While this discovery implicates the Santa Cruz business community, it is not yet clear who it was that initially contacted Roszas. Evidence has however begun to emerge in Argentina which points to a former military general called Jorge Mones Ruiz.
Ruiz is one of the leaders of the “Carapintadas” or “Painted Faces” - a group of military generals who lead a movement to impede the processing of military generals for crimes against humanity following the end of the dictatorship in Argentina in 1982. During the dictatorship, 30,000 people were tortured and “disappeared” accused of communism and subversion by the military. In the final phases of the dictatorship, Ruiz was posted as head of the Argentinean Army’s intelligence operation in Bolivia where he became close friends with members of the business community in Santa Cruz. He is currently a leading member of the ultra-right organization known as UnoAmerica or One America. Founded in December 2008, this organization aims “ to curb the advance of “Castro Communism” and the new 21st Century Socialist manifestations of it, in particular those in Boliva and Venezuela.” (See http://www.pagina12.com.ar/diario/elpais/1-123612-2009-....html)

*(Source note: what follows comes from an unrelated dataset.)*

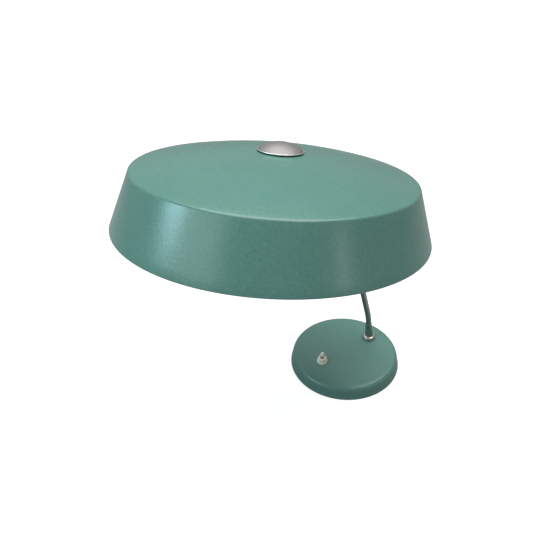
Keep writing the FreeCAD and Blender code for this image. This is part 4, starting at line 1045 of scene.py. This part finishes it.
bpy.ops.object.select_all(action="DESELECT")
bpy.ops.mesh.primitive_circle_add(
    vertices=WIRE_SIDES, radius=WIRE, location=(COIL_RADIUS, 0, SPRING_LOW + WIRE),
    rotation=(math.radians(90), 0, 0))
spring = bpy.context.object
spring.name = "switch_coil"
bpy.ops.object.transform_apply(location=True, rotation=True, scale=True)
winding = spring.modifiers.new("winding", "SCREW")
winding.iterations = COILS
winding.screw_offset = (SPRING_HIGH - SPRING_LOW - 2 * WIRE) / COILS
winding.steps = COIL_STEPS
winding.render_steps = COIL_STEPS
bpy.ops.object.modifier_apply(modifier="winding")
select_edges()
bpy.ops.mesh.remove_doubles(threshold=COIL_MERGED)
bpy.ops.mesh.fill_holes(sides=0)
bpy.ops.mesh.select_all(action="SELECT")
bpy.ops.mesh.normals_make_consistent(inside=False)
bpy.ops.object.mode_set(mode="OBJECT")
for level in (SPRING_LOW + WIRE, SPRING_HIGH - WIRE):
    bpy.ops.mesh.primitive_torus_add(
        major_radius=COIL_RADIUS, minor_radius=WIRE, major_segments=END_TURN_STEPS,
        minor_segments=WIRE_SIDES, location=(0, 0, level))
    spring.select_set(True)
    bpy.context.view_layer.objects.active = spring
    bpy.ops.object.join()
bpy.ops.object.shade_smooth_by_angle(angle=COIL_SHARP)
put(spring, switch_place, "base", "spring_steel", "switch_spring")
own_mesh(spring)
print(spring.name, len(spring.data.polygons), "faces")

# %% [markdown]
# ## The white background
#
# The photo is cut out on pure white. A white floor lit to pure white would flood the lamp with
# light from below. So the white is a glow that only the camera sees, also through glass, and
# polished pieces mirror a small share of it. The light on the object stays plain.

# %% Who sees the white
MIRRORED = 0.08


def white_share(network):
    """How much of the white a ray sees: all from the camera or through glass, less in gloss."""
    camera_ray, through_glass, in_gloss = (
        network.node("ShaderNodeLightPath", kind)
        for kind in ("Is Camera Ray", "Is Transmission Ray", "Is Glossy Ray"))
    total = camera_ray + through_glass + in_gloss * MIRRORED
    return total.maths("MINIMUM", total, 1.0)


print("share of the white in polished pieces:", MIRRORED)

# %% [markdown]
# ## Floor
#
# The lamp stands on pale paper. The floor is a grey that takes the lamp's soft shadow, plus the
# white glow, which is a little weaker near the lamp so that the shadow stays. It could be a
# curved backdrop, but a wide disc that glows fully from a few metres on has no visible end.
# Seen from below it is clear, so that the underside can be looked at.

# %% Floor
FLOOR_RADIUS = 14
PAPER_GREY = (0.30, 0.30, 0.30, 1)
GLOW_NEAR = 0.88
GLOW_FAR = 1.0
FADE_FROM = 0.8
FADE_TO = 2.5
bpy.ops.mesh.primitive_circle_add(vertices=96, radius=FLOOR_RADIUS, fill_type="NGON")
floor = bpy.context.object
floor.name = "floor"

ground = bpy.data.materials.new("floor")
ground.use_nodes = True
laid = Network(ground.node_tree)
laid.tree.nodes.remove(laid.tree.nodes["Principled BSDF"])
distance = laid.node("ShaderNodeVectorMath", "Value",
                     {0: laid.node("ShaderNodeTexCoord", "Object")}, operation="LENGTH")
strength = white_share(laid) * laid.span(distance, FADE_FROM, FADE_TO, GLOW_NEAR, GLOW_FAR)
glow = laid.node("ShaderNodeEmission", "Emission", {"Strength": strength})
paper = laid.node("ShaderNodeBsdfDiffuse", "BSDF", {"Color": PAPER_GREY})
lit = laid.node("ShaderNodeAddShader", "Shader", {0: paper, 1: glow})
from_below = laid.node("ShaderNodeNewGeometry", "Backfacing")
clear = laid.node("ShaderNodeBsdfTransparent", "BSDF")
seen = laid.node("ShaderNodeMixShader", "Shader", {0: from_below, 1: lit, 2: clear})
laid.feed(laid.tree.nodes["Material Output"].inputs["Surface"], seen)
floor.data.materials.append(ground)
print("floor laid,", FLOOR_RADIUS, "m in radius")

# %% [markdown]
# ## The room
#
# A room sends dim, slightly cool light from everywhere, which fills the shadows. An image of a
# room would add shapes that the photo doesn't show, so the world is one even colour, and the
# white that the camera sees behind the lamp.

# %% World
ROOM_COLOUR = (0.95, 0.98, 1.0, 1)
ROOM_LEVEL = 0.24
WHITE = (1, 1, 1, 1)
WHITE_LEVEL = 1.05

world = bpy.data.worlds.new("studio")
world.use_nodes = True
bpy.context.scene.world = world
sky = Network(world.node_tree)
sky.tree.nodes.remove(sky.tree.nodes["Background"])
room = sky.node("ShaderNodeBackground", "Background",
                {"Color": ROOM_COLOUR, "Strength": ROOM_LEVEL})
white = sky.node("ShaderNodeBackground", "Background",
                 {"Color": WHITE, "Strength": WHITE_LEVEL})
seen = sky.node("ShaderNodeMixShader", "Shader", {0: white_share(sky), 1: room, 2: white})
sky.feed(sky.tree.nodes["World Output"].inputs["Surface"], seen)
print("room light at", ROOM_LEVEL)

# %% [markdown]
# ## Lamps
#
# The shade's side tells where the light was: a pale blue streak at the left, a wide soft glow
# beside it and a faint streak at the right. Each is the mirror image of a light, so the lamps
# stand where the side mirrors them to the camera. A large lamp above lights the top. Area lamps
# are chosen because a window is a bright rectangle too. Each line gives place, target, width,
# height, power and colour.

# %% Lamps
def area_lamp(name, place, target, width, height, power, colour):
    """A rectangle of light that looks at a target and that the camera doesn't see."""
    bpy.ops.object.light_add(type="AREA", location=place)
    lamp = bpy.context.object
    lamp.name = name
    lamp.data.shape = "RECTANGLE"
    lamp.data.size = width
    lamp.data.size_y = height
    lamp.data.energy = power
    lamp.data.color = colour
    lamp.rotation_euler = (Vector(target) - Vector(place)).to_track_quat("-Z", "Y").to_euler()
    lamp.visible_camera = False


UNDER_SHADE = (0, -0.1, 0.3)
area_lamp("overhead", (-0.2, 0.1, 2.9), UNDER_SHADE, 3.2, 3.2, 116, (1.0, 0.985, 0.96))
area_lamp("window", (-0.49, -1.70, 0.93), BALL, 0.42, 0.5, 5.8, (0.54, 0.88, 1.0))
area_lamp("window_side", (0.08, -1.77, 0.96), BALL, 1.2, 0.7, 5.2, (0.80, 0.98, 1.0))
area_lamp("side_lamp", (1.70, 0.24, 0.64), BALL, 0.22, 0.42, 0.75, (0.94, 1.0, 1.0))
bpy.context.scene.view_settings.view_transform = "Standard"
print("lamps lit")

Investigations are now underway in Argentina and Bolivia into the involvement of Ruiz with the opposition in Santa Cruz and the organization of Rosza and his group.
It is clear therefore that dirty forces have been work in Santa Cruz. Accounts from family and friends indicate that Michael Dwyer had no interest in politics, it would appear therefore that he became involved in a group, the danger or implications of which he did not fully understand. His death, in this context, is tragic and a full investigation must be carried out.
This event should not however lead to a simplified vilification of the Government of Evo Morales, a democratically elected President who enjoys 67 per cent popular support and who faces ongoing violent attempts to destabilise his Government from an elite and racist minority in the eastern provinces of the country.
Fionuala Cregan is a freelance journalist based in South America.